__Challenge__. Take the listing and print it in full, exactly as given.

__Information shown__.
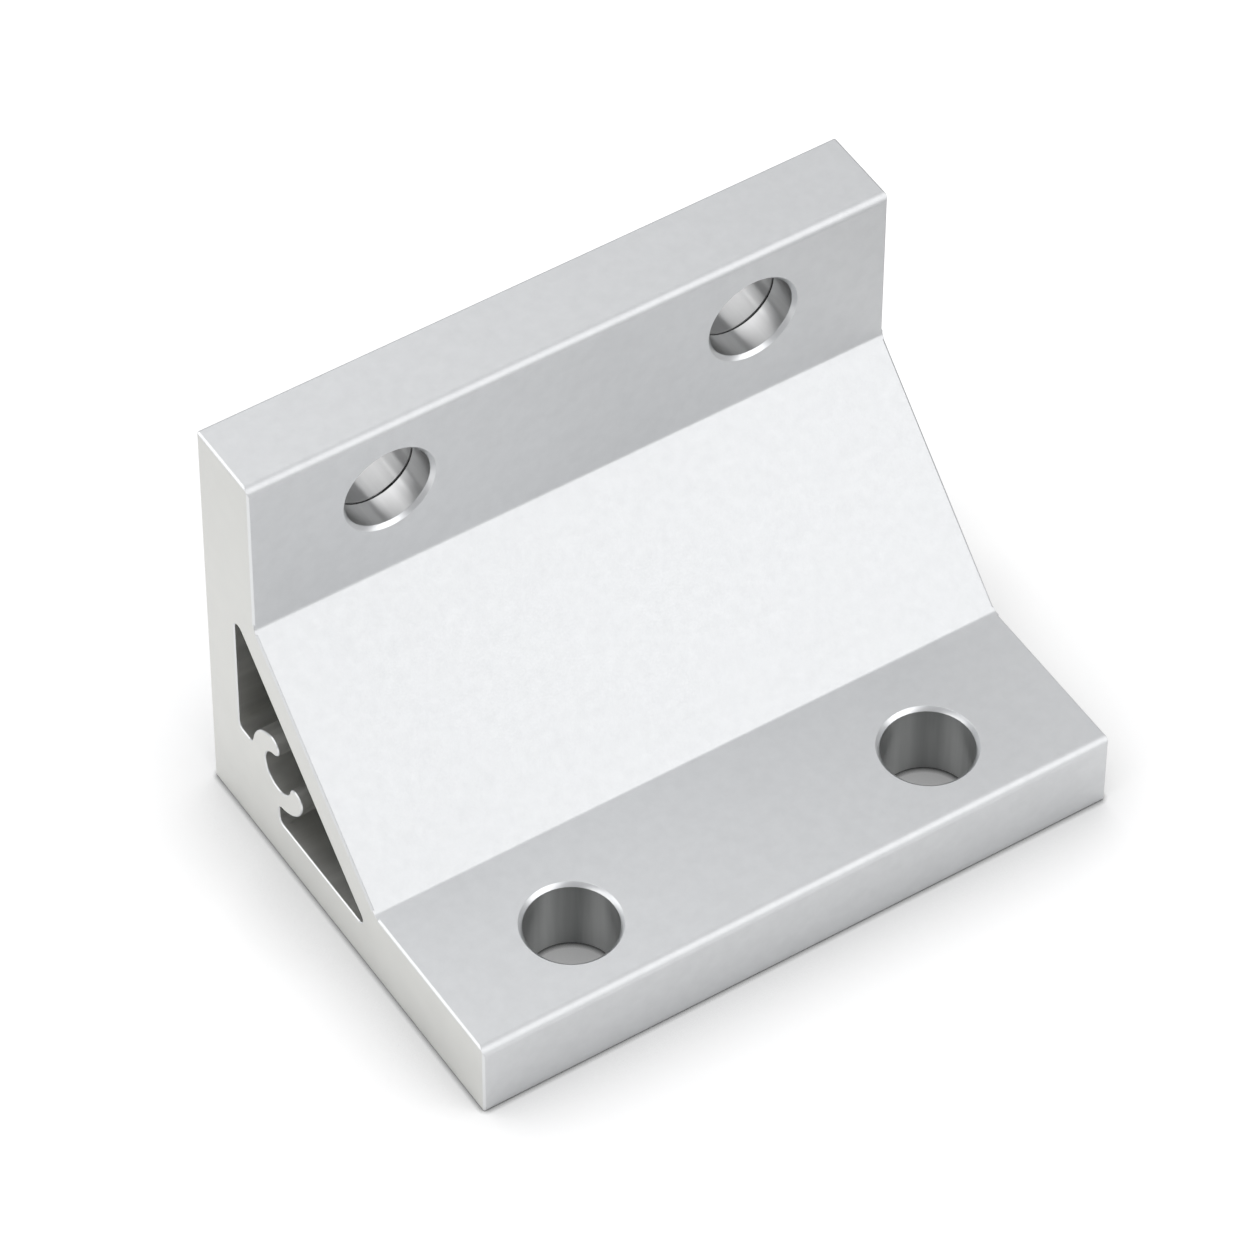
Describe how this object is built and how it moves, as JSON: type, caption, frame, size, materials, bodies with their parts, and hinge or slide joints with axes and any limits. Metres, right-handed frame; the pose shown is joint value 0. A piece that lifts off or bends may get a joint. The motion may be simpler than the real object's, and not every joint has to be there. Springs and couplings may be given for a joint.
{
  "type": "corner bracket",
  "caption": "Right-angle bracket cut from extruded aluminium, with a hollow sloped web, a screw channel in its heel and bolt holes through both legs.",
  "frame": {"origin": "middle of the heel edge, where the underside and the back face meet", "axes": "+X along the extrusion, the base leg reaches towards -Y, the upright leg stands along +Z"},
  "size_m": [0.07, 0.0485, 0.0485],
  "materials": {
    "anodised_aluminium": "extruded and satin anodised in its natural colour, with sawn ends and drilled holes"
  },
  "bodies": {
    "root": {"bracket": "anodised_aluminium"}
  },
  "joints": []
}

__Completed task__.
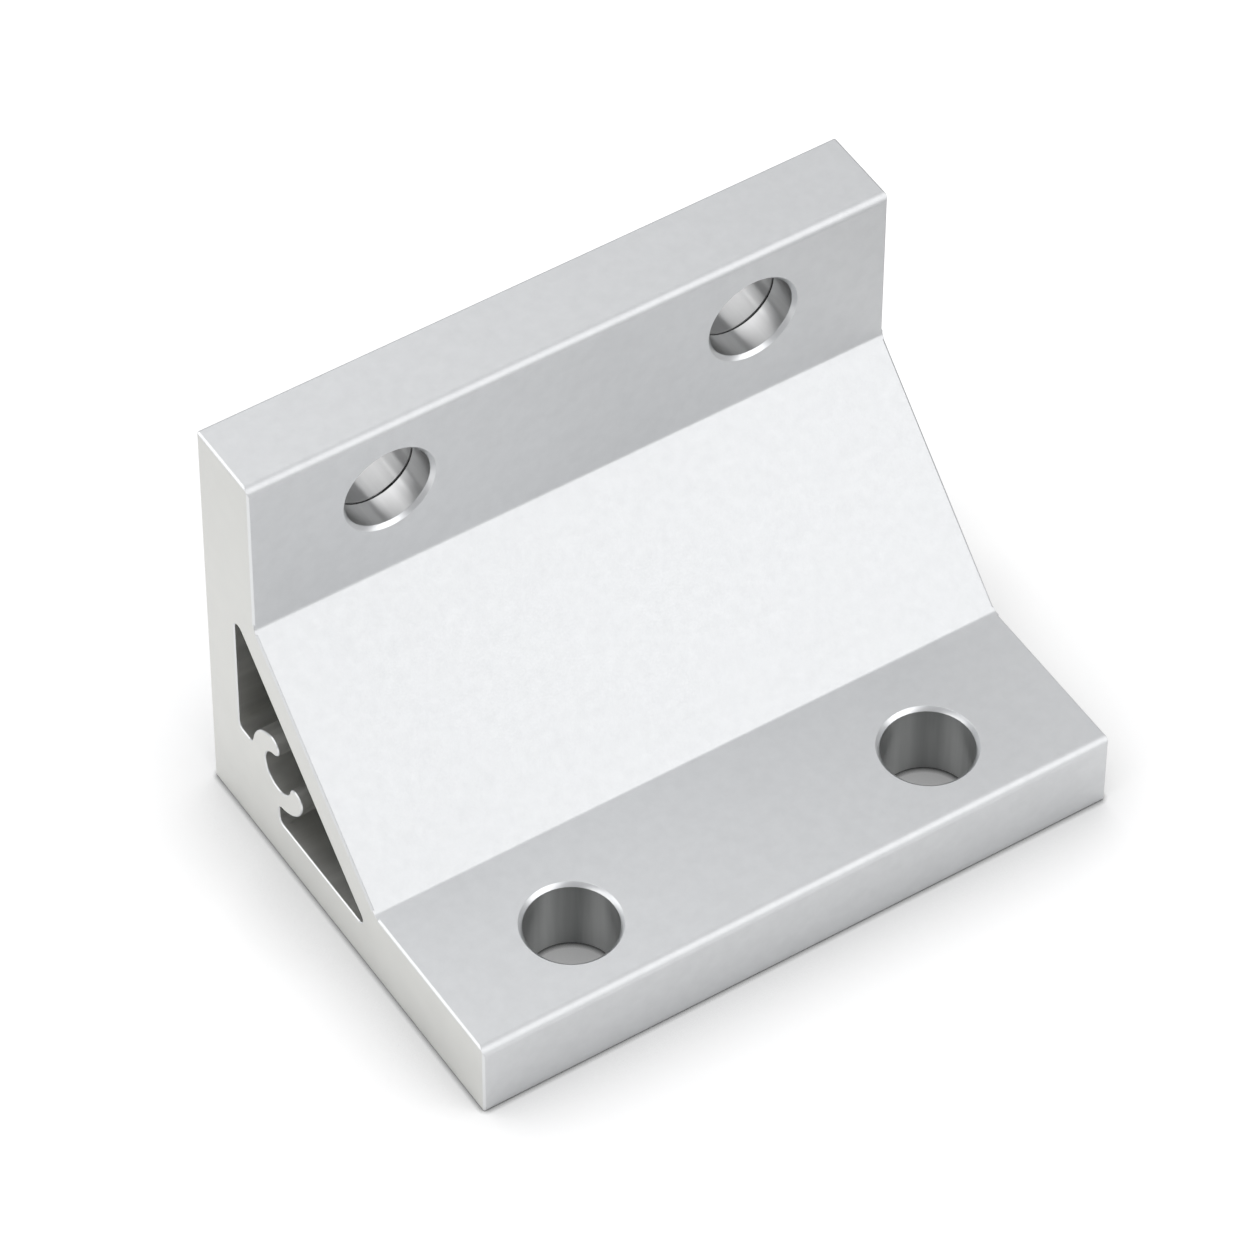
Describe how this object is built and how it moves, as JSON: type, caption, frame, size, materials, bodies with their parts, and hinge or slide joints with axes and any limits. Metres, right-handed frame; the pose shown is joint value 0. A piece that lifts off or bends may get a joint. The motion may be simpler than the real object's, and not every joint has to be there. Springs and couplings may be given for a joint.
{
  "type": "corner bracket",
  "caption": "Right-angle bracket cut from extruded aluminium, with a hollow sloped web, a screw channel in its heel and bolt holes through both legs.",
  "frame": {"origin": "middle of the heel edge, where the underside and the back face meet", "axes": "+X along the extrusion, the base leg reaches towards -Y, the upright leg stands along +Z"},
  "size_m": [0.07, 0.0485, 0.0485],
  "materials": {
    "anodised_aluminium": "extruded and satin anodised in its natural colour, with sawn ends and drilled holes"
  },
  "bodies": {
    "root": {"bracket": "anodised_aluminium"}
  },
  "joints": []
}